É um tema que nos atinge e preocupa há tempos. Não é uma crise recente e devemos recuar uns passos, embora seja verdade que ninguém tem a receita. No entanto, existem muitas razões para tal crise: houve a ideia segundo a qual, depois do fim do comunismo, fosse possível fazer uma nova esquerda democrática, era a época da Terceira Via, dos Blairs e Clintons. Uma experiência de esquerda reformista e antitotalitária que emperrou no final do século. Acredito que este foi o início do declínio. Ainda estamos um pouco presos ali e penso que a esquerda, hoje, ainda não ajustou as contas com o paradigma progressista segundo o qual o progresso é sempre linear e irrefreável. A esquerda é uma das vítimas da globalização e entrou em crise com o esgotamento do welfare state. E afinal, como se sabe, quando a política está em crise, com mais razão está a esquerda.

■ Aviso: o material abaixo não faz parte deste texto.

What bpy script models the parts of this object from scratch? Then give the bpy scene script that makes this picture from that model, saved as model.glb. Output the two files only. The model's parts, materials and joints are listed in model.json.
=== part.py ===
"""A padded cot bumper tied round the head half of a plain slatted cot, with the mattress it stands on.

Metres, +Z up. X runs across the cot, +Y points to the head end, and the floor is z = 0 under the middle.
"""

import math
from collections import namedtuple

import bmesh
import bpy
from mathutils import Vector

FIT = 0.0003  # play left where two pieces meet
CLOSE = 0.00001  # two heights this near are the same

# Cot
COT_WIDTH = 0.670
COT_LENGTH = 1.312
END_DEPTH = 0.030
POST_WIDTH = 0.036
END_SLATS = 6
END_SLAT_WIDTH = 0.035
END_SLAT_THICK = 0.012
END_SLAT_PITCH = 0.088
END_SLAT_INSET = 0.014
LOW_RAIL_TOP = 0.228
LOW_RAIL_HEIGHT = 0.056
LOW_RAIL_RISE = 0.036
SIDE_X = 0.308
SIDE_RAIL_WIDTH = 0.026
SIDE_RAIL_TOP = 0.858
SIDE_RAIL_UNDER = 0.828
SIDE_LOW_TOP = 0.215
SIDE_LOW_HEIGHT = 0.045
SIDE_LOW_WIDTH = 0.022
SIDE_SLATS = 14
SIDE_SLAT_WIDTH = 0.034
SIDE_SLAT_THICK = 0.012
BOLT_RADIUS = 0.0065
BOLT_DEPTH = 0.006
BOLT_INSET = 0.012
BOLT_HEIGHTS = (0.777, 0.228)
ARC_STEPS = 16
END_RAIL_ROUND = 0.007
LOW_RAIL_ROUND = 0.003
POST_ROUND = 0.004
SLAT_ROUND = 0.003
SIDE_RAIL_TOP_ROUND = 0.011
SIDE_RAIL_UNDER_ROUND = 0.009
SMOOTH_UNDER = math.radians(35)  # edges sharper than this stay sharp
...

• A direita se ressente menos disso?

A direita é mais capaz, desde sempre, de se valer dos sentimentos das pessoas, do medo. A esquerda não tem este tipo de possibilidade e, portanto, na falta de Política, aquela com o famoso P maiúsculo, sofre mais.

• Um conselho seu.

Estamos sempre naquele ponto: comecemos a rever o paradigma progressista. A esquerda deve viver e deve se contrapor à direita. Cometeremos um erro histórico se pensarmos que estes valores não mais existem.

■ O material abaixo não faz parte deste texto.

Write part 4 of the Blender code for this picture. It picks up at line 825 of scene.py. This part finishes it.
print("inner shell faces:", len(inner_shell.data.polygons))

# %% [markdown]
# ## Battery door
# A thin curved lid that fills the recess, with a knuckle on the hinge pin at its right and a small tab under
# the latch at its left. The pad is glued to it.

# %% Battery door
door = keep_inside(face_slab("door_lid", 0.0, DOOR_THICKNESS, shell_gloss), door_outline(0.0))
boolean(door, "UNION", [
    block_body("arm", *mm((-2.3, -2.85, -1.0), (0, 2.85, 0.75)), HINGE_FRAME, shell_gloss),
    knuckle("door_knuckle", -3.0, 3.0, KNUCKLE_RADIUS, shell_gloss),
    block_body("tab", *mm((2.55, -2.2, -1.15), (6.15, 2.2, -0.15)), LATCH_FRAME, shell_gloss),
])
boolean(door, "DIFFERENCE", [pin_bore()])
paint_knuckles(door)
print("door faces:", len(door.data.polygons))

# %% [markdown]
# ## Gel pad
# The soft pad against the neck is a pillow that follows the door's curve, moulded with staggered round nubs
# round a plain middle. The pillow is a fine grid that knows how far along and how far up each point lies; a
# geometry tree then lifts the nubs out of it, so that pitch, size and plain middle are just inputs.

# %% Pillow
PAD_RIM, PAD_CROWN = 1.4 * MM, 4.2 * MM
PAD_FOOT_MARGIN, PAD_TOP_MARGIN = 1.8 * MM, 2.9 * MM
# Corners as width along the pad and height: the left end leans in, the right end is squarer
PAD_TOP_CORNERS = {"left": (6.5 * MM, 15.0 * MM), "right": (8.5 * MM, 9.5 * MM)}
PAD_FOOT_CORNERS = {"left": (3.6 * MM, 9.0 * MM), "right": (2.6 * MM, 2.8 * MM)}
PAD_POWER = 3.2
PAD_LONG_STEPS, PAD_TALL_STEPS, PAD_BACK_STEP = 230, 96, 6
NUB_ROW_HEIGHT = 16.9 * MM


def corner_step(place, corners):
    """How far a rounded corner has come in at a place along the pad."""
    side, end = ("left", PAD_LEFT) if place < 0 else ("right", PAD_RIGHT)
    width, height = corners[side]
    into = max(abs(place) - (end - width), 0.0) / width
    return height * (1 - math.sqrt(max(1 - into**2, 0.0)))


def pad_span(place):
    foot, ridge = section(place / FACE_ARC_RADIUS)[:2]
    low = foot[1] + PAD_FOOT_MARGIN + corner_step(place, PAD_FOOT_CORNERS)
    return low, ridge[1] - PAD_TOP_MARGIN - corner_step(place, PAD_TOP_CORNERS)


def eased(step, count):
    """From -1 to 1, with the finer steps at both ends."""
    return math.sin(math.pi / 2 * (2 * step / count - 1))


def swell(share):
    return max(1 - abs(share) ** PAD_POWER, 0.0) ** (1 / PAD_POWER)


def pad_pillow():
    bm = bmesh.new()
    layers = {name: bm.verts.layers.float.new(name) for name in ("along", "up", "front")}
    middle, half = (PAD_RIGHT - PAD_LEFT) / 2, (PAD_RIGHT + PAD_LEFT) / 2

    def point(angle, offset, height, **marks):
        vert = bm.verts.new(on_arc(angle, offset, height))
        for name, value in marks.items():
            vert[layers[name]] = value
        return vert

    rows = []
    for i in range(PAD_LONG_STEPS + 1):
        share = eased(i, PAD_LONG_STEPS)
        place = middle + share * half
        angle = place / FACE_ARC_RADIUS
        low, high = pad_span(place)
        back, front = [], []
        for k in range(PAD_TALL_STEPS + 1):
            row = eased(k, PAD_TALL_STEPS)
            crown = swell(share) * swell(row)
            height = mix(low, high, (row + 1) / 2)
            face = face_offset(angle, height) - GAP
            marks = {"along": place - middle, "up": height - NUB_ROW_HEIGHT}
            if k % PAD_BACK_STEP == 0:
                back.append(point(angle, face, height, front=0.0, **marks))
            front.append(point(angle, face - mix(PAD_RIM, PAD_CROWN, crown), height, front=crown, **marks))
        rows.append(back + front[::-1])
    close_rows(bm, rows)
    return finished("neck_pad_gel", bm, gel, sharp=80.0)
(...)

• Tem razão. Basta ver as reações à lei contra a apologia do fascismo. Disseram que é liberticida. E foi a coisa mais gentil que disseram.

É um fato preocupante porque se baseia numa perda da memória: devemos conservar a consciência de que o fascismo foi uma catástrofe. Não se trata de antifascismo banal, mas de reafirmar a não neutralidade de nossa história. Também os valores da Europa são antitotalitários e a perda de memória é visível naquilo que acontece na Hungria ou na Polônia. Dizer que é liberticida uma lei que condena a apologia do fascismo é contraditório, e o é duas vezes se quem assim se expressa são os que até alguns meses atrás se atribuíam a defesa de nossa Constituição.

• A quem se refere?

Ao Movimento 5 Estrelas, que se entrincheirou por uma Carta que é profundamente antifascista e, ao mesmo tempo, afirma que uma lei que condene a exaltação do vintênio fascista é liberticida.